10. Il prossimo anno cambieremo scuola
Questo è un annuncio di guerra, da evitare perché va a incrinare il rapporto con la maestra, creando un’atmosfera tesa e controproducente per il bambino. Anche se si sta valutando questa opzione, non è il caso di esprimerlo platealmente. Meglio cercare un confronto con la maestra, per capire se il rapporto si possa riparare prima di prendere decisioni drastiche.
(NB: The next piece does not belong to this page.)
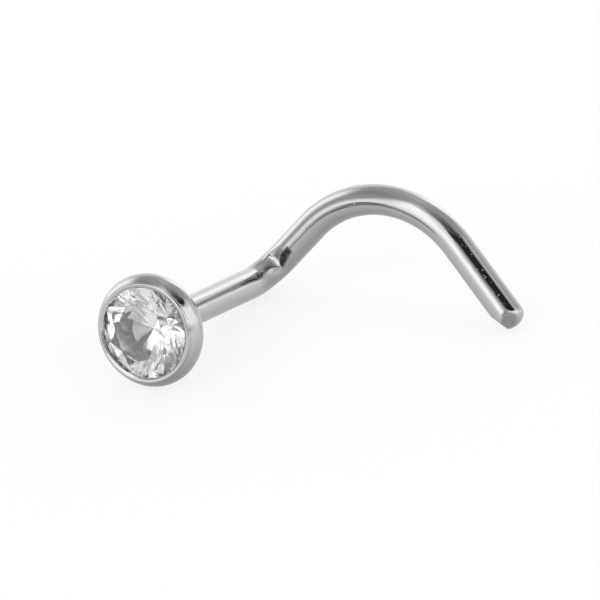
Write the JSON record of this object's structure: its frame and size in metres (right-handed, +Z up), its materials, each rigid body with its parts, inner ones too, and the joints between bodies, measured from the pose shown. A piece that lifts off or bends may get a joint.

fonte: http://bit.ly/1zxuNa3
Sicuramente tutti bei consigli di comodo, che al 99% scaricano sul bambino le responsabilità che deve assumere una persona a cui viene data la fiducia della famiglia. Certo smussare gli angoli e buttarla in politica è più conveniente. Ma è anche più ipocrita. Una brava maestra professionalmente preparata , quando nota in un bambino una deficienza nel profitto, o dell’apprendimento o anche una poca capacità di interesse ai lavori in classe, deve Lei essere in grado di captarne i segnali e conoscere i rimedi opportuni. Avere una classe fatta di tutti sapientini e perfettini è facile da gestire. A chi non piacerebbe ? Solo chi ha rari doti di comprensione e professionalità dovrebbe poter svolgere questa missione. I genitori consegnano alla scuola un pezzo di legno, stà alla maestra saperlo scoplire e farne prima un burattino e poi un bambino con l’anima.
Nessun bambino che arriva a scuola, per quanto piccolo sia, è un pezzo di legno, ma un animo vivo, con i suoi gusti, la sua personalità, la sua seppur breve storia personale. Non vedo il nostro compito come quello di limitarsi a scolpire un passivo pezzo di legno; preferisco pensare, come Michelangelo, che il nostro compito sia quello di liberare dal marmo l’anima latente in esso imprigionata, quello di far sbocciare in tutta la sua bellezza ed originalità ciò che è ancora soltanto il bocciolo di un futuro fiore meraviglioso.